Even if the project or work is going well and you are going to deliver it on time, touch base and give an update. Use your judgement – if it a small piece of work, that is not that important and you will deliver it within a day, then just deliver the work. If you are working on a substantial piece of work, particularly if it is important, give regular updates. A quick phone call or email every couple of days would really help manage expectations.
By giving updates you are communicating through your actions that you haven’t forgotten about the work, you are progressing it and that you will hit the deadlines you have set. This proactively stops the other person chasing you, while creating goodwill. And there will be times that you can’t deliver to the original deadline set, even though you have planned out the work and given yourself wiggle room. Pick up the phone or go see the person and explain why this is the case and set a new deadline.

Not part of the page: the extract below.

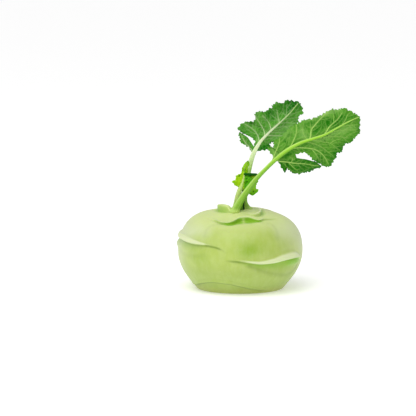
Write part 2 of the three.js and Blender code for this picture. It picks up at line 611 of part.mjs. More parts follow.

The most important thing you can do is tell them as early as possible so they can plan to meet their deadlines accordingly. No-one likes surprises. And even worse, not getting what you were expecting at the deadline.
Staying silent is the best way to annoy the other person and trash your reputation with them. Pick up the phone and explain what is happening and why. The other person may not like it. They will be grateful that you told them so they can adjust their plans accordingly and manage expectations of their stakeholders.
So whether you are on schedule to deliver, and definitely if you are not on schedule, keep communicating progress to your stakeholder until you have delivered the work.
Managing expectations is a really important skill to improve. The approach and tips shared in this video has helped me in my career and will help you.
Many people understand the theory of managing expectations but don’t put the steps into practice. Don’t be like these people. If you are not already taking these steps, put them into practice consistently. Your happiness and career will thank you for it.